The latest, a working paper by the National Bureau of Economic Research, concludes, “Average excess death rates in Florida and Ohio were 76% higher among Republicans than Democrats between March 2020 and December 2021,” NBC News reported on Sunday, October 9, 2022 (read story here).
That’s based on a methodology using indirect evidence. “Excess deaths refers to deaths above what would be anticipated based on historical trends,” NBC News explains. The CDC provides a more detailed explanation here.
A study by Yale researchers published in June 2022 also found that “counties with a Republican majority had a greater share of Covid deaths through October 2021, relative to majority-Democratic counties,” NBC News reported, adding, “But experts are still puzzling over why these differences exist.”

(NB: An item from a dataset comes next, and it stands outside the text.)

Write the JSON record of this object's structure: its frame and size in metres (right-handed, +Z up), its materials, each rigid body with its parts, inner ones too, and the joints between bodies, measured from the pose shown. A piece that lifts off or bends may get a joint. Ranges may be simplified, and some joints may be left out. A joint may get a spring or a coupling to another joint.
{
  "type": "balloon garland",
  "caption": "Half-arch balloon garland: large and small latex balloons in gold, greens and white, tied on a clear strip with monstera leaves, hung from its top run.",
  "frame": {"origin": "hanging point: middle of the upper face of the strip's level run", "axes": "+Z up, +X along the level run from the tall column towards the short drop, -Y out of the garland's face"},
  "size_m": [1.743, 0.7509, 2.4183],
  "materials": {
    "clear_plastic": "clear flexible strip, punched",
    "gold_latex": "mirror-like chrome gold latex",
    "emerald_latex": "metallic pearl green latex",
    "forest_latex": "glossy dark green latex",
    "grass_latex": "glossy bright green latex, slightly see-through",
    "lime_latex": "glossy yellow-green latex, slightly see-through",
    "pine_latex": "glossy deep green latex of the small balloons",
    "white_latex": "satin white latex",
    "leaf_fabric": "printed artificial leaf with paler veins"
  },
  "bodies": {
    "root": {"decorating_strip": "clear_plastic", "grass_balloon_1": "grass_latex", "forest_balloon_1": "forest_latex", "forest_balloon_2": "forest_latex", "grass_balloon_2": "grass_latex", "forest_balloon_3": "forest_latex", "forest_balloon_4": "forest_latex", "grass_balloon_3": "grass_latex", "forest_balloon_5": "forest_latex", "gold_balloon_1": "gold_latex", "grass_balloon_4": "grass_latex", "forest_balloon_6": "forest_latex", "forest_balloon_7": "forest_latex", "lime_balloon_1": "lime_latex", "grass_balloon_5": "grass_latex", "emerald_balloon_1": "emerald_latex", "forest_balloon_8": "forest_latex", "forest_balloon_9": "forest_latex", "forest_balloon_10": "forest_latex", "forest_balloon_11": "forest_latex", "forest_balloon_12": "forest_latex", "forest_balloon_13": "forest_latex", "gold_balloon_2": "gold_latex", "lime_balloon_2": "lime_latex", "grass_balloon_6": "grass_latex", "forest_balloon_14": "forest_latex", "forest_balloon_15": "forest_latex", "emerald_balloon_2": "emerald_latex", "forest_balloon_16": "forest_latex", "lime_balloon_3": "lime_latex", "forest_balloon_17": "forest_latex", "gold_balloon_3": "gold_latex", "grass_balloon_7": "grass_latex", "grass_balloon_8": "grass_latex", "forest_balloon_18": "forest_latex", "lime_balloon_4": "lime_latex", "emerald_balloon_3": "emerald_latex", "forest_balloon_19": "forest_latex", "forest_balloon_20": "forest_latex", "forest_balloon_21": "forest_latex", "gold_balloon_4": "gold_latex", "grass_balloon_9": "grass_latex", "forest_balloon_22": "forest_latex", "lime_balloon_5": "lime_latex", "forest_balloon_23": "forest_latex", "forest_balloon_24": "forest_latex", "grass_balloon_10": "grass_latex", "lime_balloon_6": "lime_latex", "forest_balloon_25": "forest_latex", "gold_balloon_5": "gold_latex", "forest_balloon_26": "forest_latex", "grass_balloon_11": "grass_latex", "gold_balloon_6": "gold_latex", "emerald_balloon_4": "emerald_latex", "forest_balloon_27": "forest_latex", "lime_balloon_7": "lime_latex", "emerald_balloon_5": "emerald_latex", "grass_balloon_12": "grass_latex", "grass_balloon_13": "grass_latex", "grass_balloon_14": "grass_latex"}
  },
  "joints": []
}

The researchers behind the working paper think it has more to do with “vaccine hesitancy” than failure to follow mask and social distancing guidelines. “We really don’t see a big divide until after vaccines became widely available,” they said, but once they did, “Excess death rates in Florida and Ohio were 153% higher among Republicans than Democrats.”
I’ve previously seen data indicating Florida’s death rate was three times higher than Washington’s, whose governor implemented mask and social distancing mandates, and also vaccine mandates for state employees. By contrast, Florida Gov. Ron DeSantis, who wants to be president, blew off Covid-19 and forced lax health safeguards on his state’s residents, thousands of whom paid for his policy with their lives.

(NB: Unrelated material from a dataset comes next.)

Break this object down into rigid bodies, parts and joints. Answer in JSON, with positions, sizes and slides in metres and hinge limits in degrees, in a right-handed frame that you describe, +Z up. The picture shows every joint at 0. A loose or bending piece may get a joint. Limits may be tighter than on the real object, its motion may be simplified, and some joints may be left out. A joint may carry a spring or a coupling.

The Covid vaccines didn’t necessarily prevent infection, but were highly effective to prevent hospitalizations and deaths. Masks and social distancing were designed to reduce community spread. Republican resistance to these measures presumably made them more vulnerable to infection; but if, as the studies suggest, the gap between Republican and Democratic mortality widened after vaccines became available, that would be because the vaccinated group were better protected if they did become infected.
The founder and owner of this blog, Dr. Steve Schwartz, an internationally renowned medical researcher at the University of Washington, contracted Covid-19 as the pandemic was just beginning in March 2020, no one knows how, and died within days. In those early stages, most of the casualties in Washington State were elderly residents of nursing homes, where the virus was able to spread quickly and easily.

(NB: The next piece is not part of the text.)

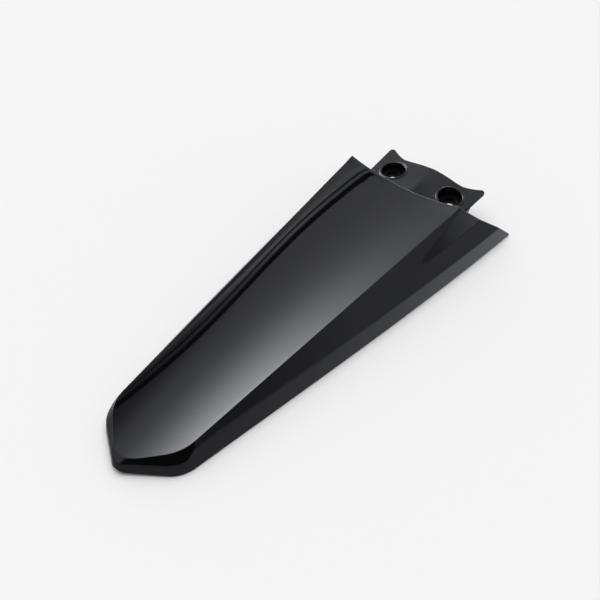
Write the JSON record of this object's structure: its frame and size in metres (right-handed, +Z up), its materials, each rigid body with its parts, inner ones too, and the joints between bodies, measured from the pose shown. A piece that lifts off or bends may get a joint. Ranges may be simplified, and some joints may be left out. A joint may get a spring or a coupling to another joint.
{
  "type": "motorcycle rear mudguard",
  "caption": "Rear mudguard for an off-road motorcycle: a tapered, dished shell with side creases, wings, a pointed tail and a stepped bolt-on tongue.",
  "frame": {"origin": "centre of the bounding box's underside, on the plane that the lower edges of the flanks lie on", "axes": "+Y forward along the machine to the mounting tongue, +Z up through the crown, +X to one side of the symmetry plane"},
  "size_m": [0.1784, 0.4466, 0.0548],
  "materials": {
    "moulding": "high gloss on the crown and flanks, satin on the tongue"
  },
  "bodies": {
    "root": {"rear_mudguard": "moulding"}
  },
  "joints": []
}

Things were confusing for all of us then. Health experts learned as they went along, and shaped recommendations and policies based on what they knew about virology and previous epidemics, much of which was right. Unfortunately, the Covid-19 pandemic quickly became politicized; Republicans emphasized freedom from restrictive measures, while Democrats emphasized safety and survival.
Looking back, the results, it seems, speak for themselves.